The growth of data-driven technologies like cloud computing, edge computing, artificial intelligence (AI), and 5G networks has vastly increased the demand for data center infrastructure on-premises. The expansion of traditional data centers poses significant challenges to businesses, telecom operators, and government agencies, with the consumption of prolonged time periods, high costs, operational disruptions, inflexible & rigid designs, and regulatory complexities generally inhibiting the speed at which these data centers are made.
Key Challenges in Traditional Data Center Expansion
- Prolonged construction periods
Traditional data centers take about 12-24 months to be fully functional, which includes the site selection, permitting, design, and construction. Delays in these events arise from environmental assessment, zoning approvals, or supply chain disruptions for materials like concrete and steel.

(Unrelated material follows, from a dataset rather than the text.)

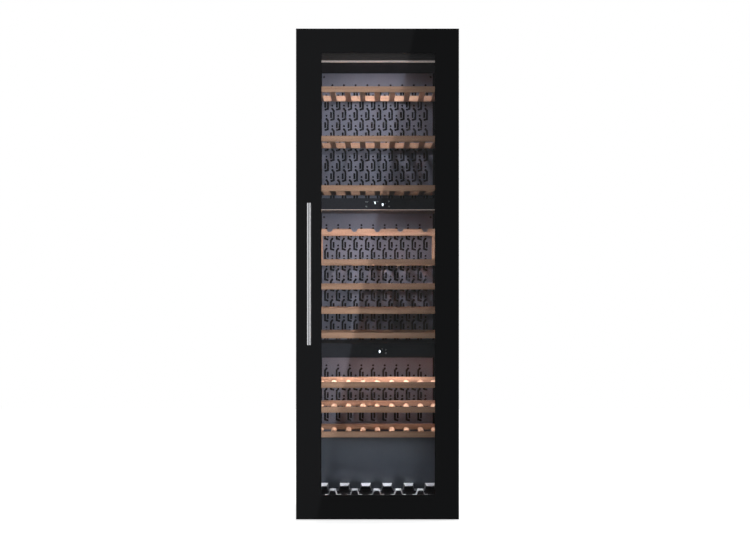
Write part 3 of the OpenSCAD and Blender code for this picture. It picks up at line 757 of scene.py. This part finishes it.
FLOOR_WHITE = 0.9
FLOOR_GLOW = 0.8
FLOOR_REACH = 6
WHITE = (1, 1, 1)
floor_paint, floor_tree, floor_shader = new_material("floor_paint")
floor_shader.inputs["Roughness"].default_value = 0.9
floor_shader.inputs["Emission Color"].default_value = (*WHITE, 1)
set_gloss(floor_paint, 0.0)
floor_paint.cycles.emission_sampling = "NONE"
floor_seen = straight_view(floor_tree)
link(floor_tree, spread(floor_tree, floor_seen, 0.0, FLOOR_WHITE), floor_shader, "Base Color")
link(floor_tree, spread(floor_tree, floor_seen, 0.0, FLOOR_GLOW), floor_shader, "Emission Strength")
floor = card("floor", [(-FLOOR_REACH, -FLOOR_REACH, 0), (FLOOR_REACH, -FLOOR_REACH, 0),
                       (FLOOR_REACH, FLOOR_REACH, 0), (-FLOOR_REACH, FLOOR_REACH, 0)], floor_paint)
seen_only_by(floor, "camera", "transmission", "shadow")

# The slanted edge between the bright and the dark half of the room, on the door's front as (x, z) ends
EDGE_TOP = (0.1355, 1.795)
EDGE_BOTTOM = (-0.194, 0.14)
EDGE_SPAN = (-0.9, 2.7)
CARD_REACH = 1.6


def edge_x(z):
    """The edge's x on the door's front at a height."""
    share = (z - EDGE_BOTTOM[1]) / (EDGE_TOP[1] - EDGE_BOTTOM[1])
    return EDGE_BOTTOM[0] + share * (EDGE_TOP[0] - EDGE_BOTTOM[0])


def along_view(x, z, distance):
    """The point on the camera's line through the door's front at (x, z), at a distance from the camera."""
    share = distance / CAMERA_DISTANCE
    return (CAMERA_X + (x - CAMERA_X) * share, front_y - CAMERA_DISTANCE + distance,
            CAMERA_HEIGHT + (z - CAMERA_HEIGHT) * share)


def mirrored(x, z, distance):
    """The point that the door mirrors to the camera at (x, z), at a distance in front of the door."""
    share = 1 + distance / CAMERA_DISTANCE
    return (CAMERA_X + (x - CAMERA_X) * share, front_y - distance,
            CAMERA_HEIGHT + (z - CAMERA_HEIGHT) * share)


# A dim wall that only the door's gloss sees, to the left of the edge
WALL_DISTANCE = 9.0
WALL_GLOW = 0.1
low_z, high_z = EDGE_SPAN
wall = card("bright_wall", [mirrored(-CARD_REACH, low_z, WALL_DISTANCE),
                            mirrored(edge_x(low_z), low_z, WALL_DISTANCE),
                            mirrored(edge_x(high_z), high_z, WALL_DISTANCE),
                            mirrored(-CARD_REACH, high_z, WALL_DISTANCE)],
            emission_material("bright_wall", (0.95, 0.97, 1.0), WALL_GLOW))
seen_only_by(wall, "glossy")

# A flag that keeps the front lamp off everything to the right of the edge
FLAG_DISTANCE = CAMERA_DISTANCE / 2
flag = card("lamp_flag", [along_view(edge_x(low_z), low_z, FLAG_DISTANCE),
                          along_view(edge_x(high_z), high_z, FLAG_DISTANCE),
                          along_view(CARD_REACH, high_z, FLAG_DISTANCE),
                          along_view(CARD_REACH, low_z, FLAG_DISTANCE)], floor_paint)
seen_only_by(flag, "shadow")

FRONT_PLACE = Vector((CAMERA_X, front_y - CAMERA_DISTANCE, CAMERA_HEIGHT))
FRONT_AIM = Vector((-0.05, 0, 1.0))
front_data = bpy.data.lights.new("front_lamp", "SPOT")
front_data.energy = 1250
front_data.color = (1.0, 0.97, 0.95)
front_data.shadow_soft_size = 6 * MM
front_data.spot_size = math.radians(24)
front_data.spot_blend = 1.0
front_lamp = place_lamp("front_lamp", front_data, FRONT_PLACE, FRONT_AIM - FRONT_PLACE)
seen_only_by(front_lamp, "diffuse")

# Light from above and behind, which leaves the door's front dark
sun_data = bpy.data.lights.new("sky_lamp", "SUN")
sun_data.energy = 0.9
sun_data.angle = math.radians(50)
sun = place_lamp("sky_lamp", sun_data, (0, 0, 0), (-0.2, -0.25, -1.0))
sun.visible_glossy = False

# At both sides, a wide soft panel that the handle and the door mirror, and a fill for the cabinet
PANEL_PLACE = (2.7, front_y - 1.6, 1.2)
PANEL_FACES = (-2.7, 1.6, -0.3)
FILL_PLACE = (2.9, 0.7, 1.5)
FILL_FACES = (-2.9, -0.5, -0.4)


def on_side(side, right_hand):
    """A place or direction as given for the right side, 1, or its mirror image for the left side, -1."""
    x, y, z = right_hand
    return (side * x, y, z)


for name, side, power in (("left_panel", -1, 24), ("right_panel", 1, 38)):
    panel = area_lamp(name, on_side(side, PANEL_PLACE), size=(2.6, 3.2),
                      direction=on_side(side, PANEL_FACES), power=power, colour=WHITE)
    seen_only_by(panel, "glossy")
    area_lamp(name + "_fill", on_side(side, FILL_PLACE), size=(1.6, 2.4),
              direction=on_side(side, FILL_FACES), power=16, colour=WHITE)

SURROUND = (0.93, 0.96, 1.0)
SURROUND_GLOW = 0.085
world = bpy.data.worlds.new("studio")
world.use_nodes = True
world.cycles.sampling_method = "NONE"
bpy.context.scene.world = world
world_tree = world.node_tree
world_tree.nodes.clear()
world_output = world_tree.nodes.new("ShaderNodeOutputWorld")
seen = add(world_tree, "ShaderNodeBackground", {0: (*WHITE, 1), 1: 1.0})
around = add(world_tree, "ShaderNodeBackground", {0: (*SURROUND, 1), 1: SURROUND_GLOW})
chosen = add(world_tree, "ShaderNodeMixShader", {0: straight_view(world_tree), 1: around.outputs[0],
                                                2: seen.outputs[0]})
world_tree.links.new(chosen.outputs[0], world_output.inputs[0])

- High Capital and Operational Costs
Building a data center from the foundation to the top comes along with a heavy investment, which includes land acquisition, custom engineering, and labour. Industry estimates that traditional data centers normally cost $7-10 million per megawatt of capacity. After the build, if the systems are inefficient, like the cooling or power systems, that would impact the operational costs negatively.
- Operational Disruptions During Expansion
If you plan to expand your existing data center, it puts you at risk for downtime. Certain construction activities, like electrical upgrades or cooling system installations, can interfere with your live server, making it open to potential downtime.
- Lack of Design Flexibility
Conventional data centers are engineered for a specific workload, like enterprise IT or high-performance computing. If you want to upgrade your current systems to new and more efficient systems, you typically require expensive retrofits. Fixed layouts limit reconfiguration.
- Navigating Regulatory and Environmental Requirements
Compliance with local building codes, fire safety standards, and environmental regulations varies from region to region. This complicates the global potential of deployment of a data center with a ground-up build. Besides, organizations are now pressured to integrate sustainability in their data centers to prevent the extreme consumption of energy from these buildings.
These challenges create significant barriers to scaling data center capacity efficiently, particularly in industries requiring rapid deployment or adaptability.
How Scalable Pods Address These Challenges
Scalable pods are factory-built, self-contained units integrating power, cooling, and IT infrastructure. They mitigate traditional expansion issues effectively.
1. Rapid Deployment
Pods are pre-assembled and tested in factories, reducing deployment to 12–16 weeks. Plug-and-play designs require minimal site work, enabling quick capacity additions for 5G or edge computing.
Example: A telecom provider deployed a pod in 14 weeks to support 5G, versus 20 months for a traditional build.
2. Cost Efficiency
Standardized manufacturing cuts material waste and labor costs by up to 25%. High-efficiency cooling and power systems achieve efficient PUE statistics, lowering operational expenses.
3. Minimal Disruptions
Self-contained pods operate independently, allowing installation without affecting existing systems. Factory testing ensures functionality, maintaining uptime during integration. Scalability and expansion also occur smoothly without interrupting the current systems.
4. Flexible Design
Pods support diverse workloads and can be reconfigured for AI or IoT. These podules can be located anywhere and are also relocatable, never conforming to stay in the location where it was initially.
Example: A cloud provider repurposed pods from general computing to edge applications with minimal changes.
5. Simplified Compliance and Sustainability
Pods meet global standards and operate in extreme conditions. Energy-efficient systems reduce the consumption of energy massively, supporting businesses’ and entities’ sustainability goals.
Advantage: Pre-tested pods streamline compliance, avoiding on-site regulatory delays.
Best Practices for Pod Deployment
- Plan Capacity: Forecast workloads to size pods accurately.
- Optimize Sites: Ensure power and network access for future scalability.
- Monitor Performance: Use IoT sensors for real-time metrics.
- Prioritize Efficiency: Select pods with sustainable cooling and power options.
Conclusion
Scalable pods transform data center expansion by addressing time, cost, and flexibility challenges. Their rapid deployment, cost savings, and adaptability make them ideal for telecom, cloud, and AI applications. As data demands grow, pods offer a future-proof solution for efficient, sustainable scaling.